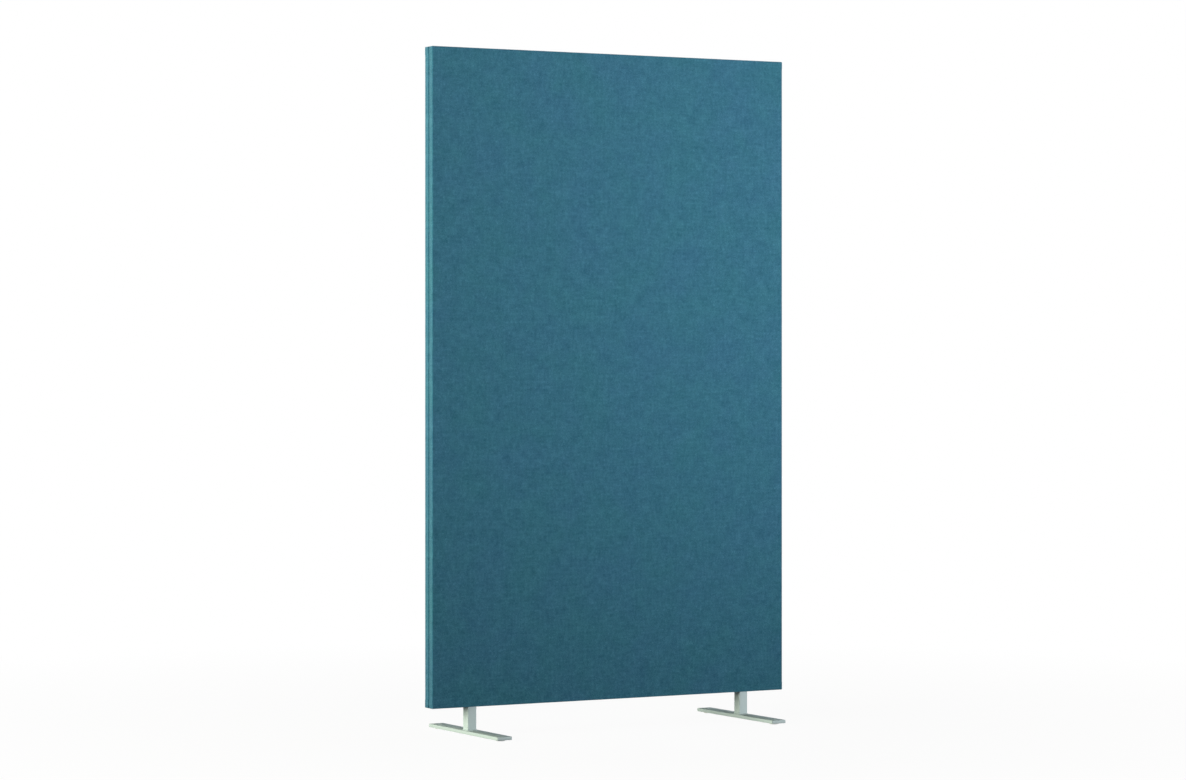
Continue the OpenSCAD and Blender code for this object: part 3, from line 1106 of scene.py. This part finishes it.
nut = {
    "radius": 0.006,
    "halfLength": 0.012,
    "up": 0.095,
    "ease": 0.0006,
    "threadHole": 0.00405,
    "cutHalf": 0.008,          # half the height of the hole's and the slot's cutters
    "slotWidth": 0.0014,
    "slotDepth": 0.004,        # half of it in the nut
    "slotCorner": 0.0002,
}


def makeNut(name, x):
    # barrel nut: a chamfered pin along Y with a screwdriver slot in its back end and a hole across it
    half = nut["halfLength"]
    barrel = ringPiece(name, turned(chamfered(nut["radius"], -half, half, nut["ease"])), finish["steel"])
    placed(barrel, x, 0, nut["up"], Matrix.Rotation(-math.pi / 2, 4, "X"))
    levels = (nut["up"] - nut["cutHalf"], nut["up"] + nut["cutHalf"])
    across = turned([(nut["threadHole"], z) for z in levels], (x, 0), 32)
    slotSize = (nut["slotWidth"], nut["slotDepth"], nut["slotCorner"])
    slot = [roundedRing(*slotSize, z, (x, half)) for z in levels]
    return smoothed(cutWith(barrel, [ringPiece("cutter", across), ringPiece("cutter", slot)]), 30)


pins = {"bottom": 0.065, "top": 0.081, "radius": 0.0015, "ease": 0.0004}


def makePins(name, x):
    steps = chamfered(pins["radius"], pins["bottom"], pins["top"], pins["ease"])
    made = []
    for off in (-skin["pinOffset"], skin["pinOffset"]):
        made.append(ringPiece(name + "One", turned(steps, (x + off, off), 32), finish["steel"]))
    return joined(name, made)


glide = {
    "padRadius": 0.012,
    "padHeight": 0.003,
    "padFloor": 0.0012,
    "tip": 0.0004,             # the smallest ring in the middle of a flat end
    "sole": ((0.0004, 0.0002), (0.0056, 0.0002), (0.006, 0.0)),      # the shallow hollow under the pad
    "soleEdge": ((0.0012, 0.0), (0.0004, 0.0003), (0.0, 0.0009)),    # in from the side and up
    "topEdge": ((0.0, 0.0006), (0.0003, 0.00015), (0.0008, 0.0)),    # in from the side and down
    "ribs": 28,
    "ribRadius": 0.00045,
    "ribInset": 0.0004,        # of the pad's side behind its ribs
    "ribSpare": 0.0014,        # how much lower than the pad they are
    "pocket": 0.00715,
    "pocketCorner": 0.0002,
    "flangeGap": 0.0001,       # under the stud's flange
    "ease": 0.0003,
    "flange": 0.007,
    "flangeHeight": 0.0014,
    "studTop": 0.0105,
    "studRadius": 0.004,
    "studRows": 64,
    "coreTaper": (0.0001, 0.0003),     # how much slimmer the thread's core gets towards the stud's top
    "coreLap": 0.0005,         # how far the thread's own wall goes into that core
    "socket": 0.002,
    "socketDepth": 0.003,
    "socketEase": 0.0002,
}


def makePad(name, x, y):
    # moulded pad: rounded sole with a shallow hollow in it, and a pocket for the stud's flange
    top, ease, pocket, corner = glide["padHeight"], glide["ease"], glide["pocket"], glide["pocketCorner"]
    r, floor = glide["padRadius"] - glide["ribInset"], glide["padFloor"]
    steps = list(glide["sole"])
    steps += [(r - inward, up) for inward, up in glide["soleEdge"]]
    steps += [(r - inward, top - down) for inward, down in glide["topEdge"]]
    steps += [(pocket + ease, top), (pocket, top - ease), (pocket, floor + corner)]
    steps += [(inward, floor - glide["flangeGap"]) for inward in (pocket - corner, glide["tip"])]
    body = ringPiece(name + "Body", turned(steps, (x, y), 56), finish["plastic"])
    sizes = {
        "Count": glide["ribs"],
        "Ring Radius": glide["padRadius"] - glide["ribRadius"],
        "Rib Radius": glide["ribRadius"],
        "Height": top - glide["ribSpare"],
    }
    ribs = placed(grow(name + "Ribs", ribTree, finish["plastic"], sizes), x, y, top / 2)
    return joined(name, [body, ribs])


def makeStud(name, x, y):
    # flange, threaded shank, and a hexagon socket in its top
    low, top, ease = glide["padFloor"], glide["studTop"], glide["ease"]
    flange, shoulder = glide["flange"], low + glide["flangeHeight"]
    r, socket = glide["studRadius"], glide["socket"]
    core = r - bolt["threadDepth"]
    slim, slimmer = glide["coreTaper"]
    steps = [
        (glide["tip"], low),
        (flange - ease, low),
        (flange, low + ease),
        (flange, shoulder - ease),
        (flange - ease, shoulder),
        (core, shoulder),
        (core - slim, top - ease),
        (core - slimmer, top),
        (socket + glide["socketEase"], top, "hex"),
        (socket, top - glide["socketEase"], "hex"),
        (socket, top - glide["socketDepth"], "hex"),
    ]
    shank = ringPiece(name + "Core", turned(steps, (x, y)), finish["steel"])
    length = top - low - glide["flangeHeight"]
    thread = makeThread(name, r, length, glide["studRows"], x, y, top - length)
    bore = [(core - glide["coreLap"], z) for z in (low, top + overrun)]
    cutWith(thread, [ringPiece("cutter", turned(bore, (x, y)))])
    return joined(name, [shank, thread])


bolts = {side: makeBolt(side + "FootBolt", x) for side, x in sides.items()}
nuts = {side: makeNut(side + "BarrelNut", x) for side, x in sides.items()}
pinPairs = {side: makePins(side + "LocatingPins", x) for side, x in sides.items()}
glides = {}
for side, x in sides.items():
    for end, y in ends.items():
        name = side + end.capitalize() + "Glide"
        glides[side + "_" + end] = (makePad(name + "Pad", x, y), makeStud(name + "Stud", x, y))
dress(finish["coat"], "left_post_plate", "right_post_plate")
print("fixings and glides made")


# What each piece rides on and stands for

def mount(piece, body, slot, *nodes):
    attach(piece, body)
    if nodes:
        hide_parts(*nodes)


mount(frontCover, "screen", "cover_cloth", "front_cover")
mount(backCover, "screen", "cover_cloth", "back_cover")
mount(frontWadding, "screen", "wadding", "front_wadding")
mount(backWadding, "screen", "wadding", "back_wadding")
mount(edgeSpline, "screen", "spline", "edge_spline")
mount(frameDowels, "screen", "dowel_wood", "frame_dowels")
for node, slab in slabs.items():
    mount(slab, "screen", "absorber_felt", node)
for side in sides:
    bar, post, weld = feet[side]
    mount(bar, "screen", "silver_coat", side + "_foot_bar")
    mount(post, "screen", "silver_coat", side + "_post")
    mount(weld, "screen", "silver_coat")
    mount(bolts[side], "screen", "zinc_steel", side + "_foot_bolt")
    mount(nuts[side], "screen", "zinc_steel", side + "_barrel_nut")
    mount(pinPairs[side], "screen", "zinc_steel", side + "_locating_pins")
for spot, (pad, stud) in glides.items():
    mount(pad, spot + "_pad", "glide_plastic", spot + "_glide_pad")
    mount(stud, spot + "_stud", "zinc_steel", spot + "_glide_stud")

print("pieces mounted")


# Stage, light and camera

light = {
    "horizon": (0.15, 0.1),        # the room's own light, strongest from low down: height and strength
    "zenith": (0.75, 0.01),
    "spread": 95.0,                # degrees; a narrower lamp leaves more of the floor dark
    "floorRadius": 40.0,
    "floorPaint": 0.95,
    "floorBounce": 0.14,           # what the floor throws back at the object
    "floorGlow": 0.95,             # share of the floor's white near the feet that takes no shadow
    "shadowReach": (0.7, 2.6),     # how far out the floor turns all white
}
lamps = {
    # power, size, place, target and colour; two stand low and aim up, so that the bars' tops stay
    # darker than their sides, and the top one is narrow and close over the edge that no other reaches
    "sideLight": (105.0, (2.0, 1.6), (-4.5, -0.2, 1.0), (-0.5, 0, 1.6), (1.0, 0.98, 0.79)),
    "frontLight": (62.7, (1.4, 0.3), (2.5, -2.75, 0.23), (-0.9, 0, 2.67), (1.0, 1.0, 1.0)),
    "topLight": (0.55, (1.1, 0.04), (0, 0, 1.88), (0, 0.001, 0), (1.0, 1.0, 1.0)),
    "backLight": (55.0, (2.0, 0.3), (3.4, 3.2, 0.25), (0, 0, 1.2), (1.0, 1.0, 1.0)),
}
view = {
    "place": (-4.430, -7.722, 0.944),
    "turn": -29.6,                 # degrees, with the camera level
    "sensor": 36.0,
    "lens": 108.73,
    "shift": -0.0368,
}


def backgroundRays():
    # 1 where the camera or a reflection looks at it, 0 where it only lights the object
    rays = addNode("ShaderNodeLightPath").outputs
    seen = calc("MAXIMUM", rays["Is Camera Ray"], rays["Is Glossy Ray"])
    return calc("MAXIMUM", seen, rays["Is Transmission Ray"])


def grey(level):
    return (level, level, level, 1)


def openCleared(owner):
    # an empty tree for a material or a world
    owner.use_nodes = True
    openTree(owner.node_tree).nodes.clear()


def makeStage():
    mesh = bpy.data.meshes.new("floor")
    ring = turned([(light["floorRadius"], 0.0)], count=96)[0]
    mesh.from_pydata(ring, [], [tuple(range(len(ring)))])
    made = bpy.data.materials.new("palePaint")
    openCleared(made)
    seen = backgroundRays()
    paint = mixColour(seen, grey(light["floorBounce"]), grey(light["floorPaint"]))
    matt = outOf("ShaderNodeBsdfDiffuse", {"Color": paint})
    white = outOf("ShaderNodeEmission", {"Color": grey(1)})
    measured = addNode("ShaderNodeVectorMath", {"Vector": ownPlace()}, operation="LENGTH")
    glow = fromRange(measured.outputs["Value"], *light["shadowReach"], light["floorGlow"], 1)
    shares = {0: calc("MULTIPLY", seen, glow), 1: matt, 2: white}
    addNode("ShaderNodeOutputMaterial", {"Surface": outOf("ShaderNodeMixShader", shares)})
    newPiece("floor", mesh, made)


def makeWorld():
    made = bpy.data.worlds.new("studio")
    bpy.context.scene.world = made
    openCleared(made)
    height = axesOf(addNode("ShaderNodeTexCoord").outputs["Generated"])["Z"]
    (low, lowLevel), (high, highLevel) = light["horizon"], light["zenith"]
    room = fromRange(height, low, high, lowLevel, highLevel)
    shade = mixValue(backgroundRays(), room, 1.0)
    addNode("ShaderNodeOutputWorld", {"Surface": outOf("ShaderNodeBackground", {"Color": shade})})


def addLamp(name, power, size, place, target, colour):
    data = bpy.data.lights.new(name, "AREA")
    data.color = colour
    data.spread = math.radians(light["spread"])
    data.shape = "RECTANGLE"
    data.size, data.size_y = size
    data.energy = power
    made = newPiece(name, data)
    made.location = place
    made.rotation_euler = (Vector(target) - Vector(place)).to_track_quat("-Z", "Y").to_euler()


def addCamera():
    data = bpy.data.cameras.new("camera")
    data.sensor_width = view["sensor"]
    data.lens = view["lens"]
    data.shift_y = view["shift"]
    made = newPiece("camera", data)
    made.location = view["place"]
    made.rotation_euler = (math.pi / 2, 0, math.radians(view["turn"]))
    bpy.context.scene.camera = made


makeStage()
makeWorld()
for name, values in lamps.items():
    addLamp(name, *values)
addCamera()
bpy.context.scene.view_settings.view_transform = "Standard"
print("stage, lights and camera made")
...
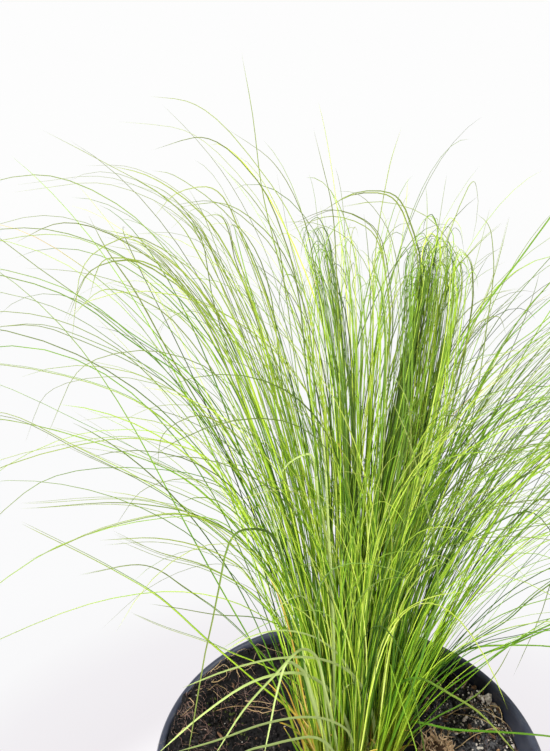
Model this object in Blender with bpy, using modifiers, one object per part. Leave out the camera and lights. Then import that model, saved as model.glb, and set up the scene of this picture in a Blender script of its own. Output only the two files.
...
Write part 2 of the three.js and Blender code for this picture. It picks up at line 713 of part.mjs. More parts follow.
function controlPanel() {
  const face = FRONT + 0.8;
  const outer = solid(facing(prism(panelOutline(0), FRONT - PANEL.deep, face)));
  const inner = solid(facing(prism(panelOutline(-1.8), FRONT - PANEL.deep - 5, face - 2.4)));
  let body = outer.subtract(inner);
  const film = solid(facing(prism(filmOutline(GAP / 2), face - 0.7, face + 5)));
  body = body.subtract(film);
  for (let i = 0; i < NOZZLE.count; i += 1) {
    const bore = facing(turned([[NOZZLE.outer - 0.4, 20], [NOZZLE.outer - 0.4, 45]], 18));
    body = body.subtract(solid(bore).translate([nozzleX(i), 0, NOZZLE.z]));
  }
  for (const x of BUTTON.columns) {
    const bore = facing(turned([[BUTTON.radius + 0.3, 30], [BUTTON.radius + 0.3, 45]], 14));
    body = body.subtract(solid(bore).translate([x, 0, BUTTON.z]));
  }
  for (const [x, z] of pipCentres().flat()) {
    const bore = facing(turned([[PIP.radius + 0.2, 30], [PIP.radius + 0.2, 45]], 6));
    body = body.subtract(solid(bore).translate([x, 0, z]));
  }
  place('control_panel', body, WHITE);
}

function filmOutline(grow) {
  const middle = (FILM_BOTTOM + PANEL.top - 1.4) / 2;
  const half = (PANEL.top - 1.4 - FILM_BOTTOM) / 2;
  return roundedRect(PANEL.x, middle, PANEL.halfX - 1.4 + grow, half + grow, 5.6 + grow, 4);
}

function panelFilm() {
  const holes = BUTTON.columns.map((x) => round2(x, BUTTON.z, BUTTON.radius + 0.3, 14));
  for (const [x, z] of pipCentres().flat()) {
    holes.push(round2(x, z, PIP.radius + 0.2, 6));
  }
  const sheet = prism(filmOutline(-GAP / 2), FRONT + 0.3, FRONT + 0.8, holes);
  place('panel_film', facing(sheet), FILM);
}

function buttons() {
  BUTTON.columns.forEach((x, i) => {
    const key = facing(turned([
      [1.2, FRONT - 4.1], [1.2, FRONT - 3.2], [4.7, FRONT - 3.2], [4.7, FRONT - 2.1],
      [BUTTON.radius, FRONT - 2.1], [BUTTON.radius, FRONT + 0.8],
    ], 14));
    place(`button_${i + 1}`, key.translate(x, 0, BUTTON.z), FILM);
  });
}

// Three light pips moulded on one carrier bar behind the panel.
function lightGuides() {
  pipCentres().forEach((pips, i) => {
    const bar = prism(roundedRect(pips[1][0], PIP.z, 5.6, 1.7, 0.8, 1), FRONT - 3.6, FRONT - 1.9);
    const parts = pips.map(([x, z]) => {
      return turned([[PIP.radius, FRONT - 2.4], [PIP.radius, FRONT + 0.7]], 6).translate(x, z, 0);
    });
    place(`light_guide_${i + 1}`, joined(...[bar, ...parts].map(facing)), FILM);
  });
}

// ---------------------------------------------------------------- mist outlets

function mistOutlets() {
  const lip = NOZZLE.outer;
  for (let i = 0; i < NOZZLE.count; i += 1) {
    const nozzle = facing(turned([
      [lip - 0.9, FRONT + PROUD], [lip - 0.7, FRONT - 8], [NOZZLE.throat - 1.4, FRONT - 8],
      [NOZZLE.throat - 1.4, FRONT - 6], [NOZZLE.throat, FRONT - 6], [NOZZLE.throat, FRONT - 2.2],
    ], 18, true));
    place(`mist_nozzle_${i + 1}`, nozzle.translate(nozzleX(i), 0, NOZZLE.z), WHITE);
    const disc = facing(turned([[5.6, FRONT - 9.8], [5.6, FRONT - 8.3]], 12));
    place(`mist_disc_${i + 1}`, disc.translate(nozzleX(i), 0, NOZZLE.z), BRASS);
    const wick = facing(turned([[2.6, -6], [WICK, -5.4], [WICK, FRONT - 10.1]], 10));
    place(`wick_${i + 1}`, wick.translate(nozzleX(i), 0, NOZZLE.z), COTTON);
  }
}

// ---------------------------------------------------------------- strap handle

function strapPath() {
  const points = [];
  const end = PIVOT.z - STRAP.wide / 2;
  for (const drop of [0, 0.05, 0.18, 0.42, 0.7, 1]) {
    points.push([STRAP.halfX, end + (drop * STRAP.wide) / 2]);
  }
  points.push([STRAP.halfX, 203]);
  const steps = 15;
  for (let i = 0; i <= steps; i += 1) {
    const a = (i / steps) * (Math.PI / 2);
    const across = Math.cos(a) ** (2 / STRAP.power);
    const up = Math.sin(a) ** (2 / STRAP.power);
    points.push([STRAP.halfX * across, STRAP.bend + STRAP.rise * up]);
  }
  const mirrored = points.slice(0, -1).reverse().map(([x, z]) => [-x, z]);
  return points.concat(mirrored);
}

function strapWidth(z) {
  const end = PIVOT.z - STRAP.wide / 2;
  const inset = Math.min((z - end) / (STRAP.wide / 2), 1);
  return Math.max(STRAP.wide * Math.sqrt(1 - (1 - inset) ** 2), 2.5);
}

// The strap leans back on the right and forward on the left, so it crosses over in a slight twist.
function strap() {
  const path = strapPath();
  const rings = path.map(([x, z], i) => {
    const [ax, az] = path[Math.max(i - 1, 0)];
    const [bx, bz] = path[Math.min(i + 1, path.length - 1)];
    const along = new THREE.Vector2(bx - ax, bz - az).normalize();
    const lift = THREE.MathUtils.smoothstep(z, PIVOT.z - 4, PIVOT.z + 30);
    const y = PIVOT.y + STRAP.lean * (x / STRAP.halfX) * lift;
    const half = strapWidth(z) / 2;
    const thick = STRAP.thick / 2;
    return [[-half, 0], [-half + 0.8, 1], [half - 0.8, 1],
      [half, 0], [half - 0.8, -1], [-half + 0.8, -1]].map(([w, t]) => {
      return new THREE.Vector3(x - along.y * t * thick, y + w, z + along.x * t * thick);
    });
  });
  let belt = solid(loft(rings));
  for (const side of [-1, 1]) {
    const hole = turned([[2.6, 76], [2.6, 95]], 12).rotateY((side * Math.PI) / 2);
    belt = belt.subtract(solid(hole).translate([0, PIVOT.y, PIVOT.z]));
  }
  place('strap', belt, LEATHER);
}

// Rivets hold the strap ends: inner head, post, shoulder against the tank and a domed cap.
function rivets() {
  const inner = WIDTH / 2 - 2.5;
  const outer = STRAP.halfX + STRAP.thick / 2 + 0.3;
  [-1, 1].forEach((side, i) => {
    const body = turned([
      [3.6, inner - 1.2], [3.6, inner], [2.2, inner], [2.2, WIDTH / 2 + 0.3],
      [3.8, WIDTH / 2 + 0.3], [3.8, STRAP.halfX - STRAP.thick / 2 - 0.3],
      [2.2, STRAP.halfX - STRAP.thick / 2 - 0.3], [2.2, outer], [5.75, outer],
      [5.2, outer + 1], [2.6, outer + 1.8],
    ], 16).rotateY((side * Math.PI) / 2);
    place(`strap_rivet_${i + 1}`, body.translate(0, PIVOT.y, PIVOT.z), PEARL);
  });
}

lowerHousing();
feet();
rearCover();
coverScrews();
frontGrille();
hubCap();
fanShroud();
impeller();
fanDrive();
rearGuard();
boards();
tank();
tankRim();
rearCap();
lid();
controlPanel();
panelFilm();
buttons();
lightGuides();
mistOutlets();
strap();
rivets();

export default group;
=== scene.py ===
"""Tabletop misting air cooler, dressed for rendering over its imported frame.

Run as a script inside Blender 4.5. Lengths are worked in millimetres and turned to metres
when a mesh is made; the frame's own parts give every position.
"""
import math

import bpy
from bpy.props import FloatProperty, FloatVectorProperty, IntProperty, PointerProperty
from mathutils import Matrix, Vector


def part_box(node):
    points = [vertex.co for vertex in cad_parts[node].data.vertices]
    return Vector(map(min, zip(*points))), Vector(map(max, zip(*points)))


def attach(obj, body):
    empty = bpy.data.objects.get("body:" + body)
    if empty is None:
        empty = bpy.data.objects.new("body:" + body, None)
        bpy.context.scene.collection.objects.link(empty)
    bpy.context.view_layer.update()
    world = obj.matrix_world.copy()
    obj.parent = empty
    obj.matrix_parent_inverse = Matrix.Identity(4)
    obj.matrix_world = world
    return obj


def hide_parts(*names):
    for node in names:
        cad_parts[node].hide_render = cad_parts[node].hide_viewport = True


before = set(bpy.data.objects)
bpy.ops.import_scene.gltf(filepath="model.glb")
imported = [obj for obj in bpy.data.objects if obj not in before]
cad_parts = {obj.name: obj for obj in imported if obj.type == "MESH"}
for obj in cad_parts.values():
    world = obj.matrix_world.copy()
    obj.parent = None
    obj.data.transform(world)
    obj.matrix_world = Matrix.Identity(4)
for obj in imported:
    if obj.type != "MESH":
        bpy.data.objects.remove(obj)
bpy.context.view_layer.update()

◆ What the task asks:
The lines to extract from the data above begin with the line containing "cad_parts[node].hide_render = cad_parts[node].hide_viewport" and end with the line containing "imported = [obj". Extract them exactly, including both.

◆ Answer to the task:
        cad_parts[node].hide_render = cad_parts[node].hide_viewport = True


before = set(bpy.data.objects)
bpy.ops.import_scene.gltf(filepath="model.glb")
imported = [obj for obj in bpy.data.objects if obj not in before]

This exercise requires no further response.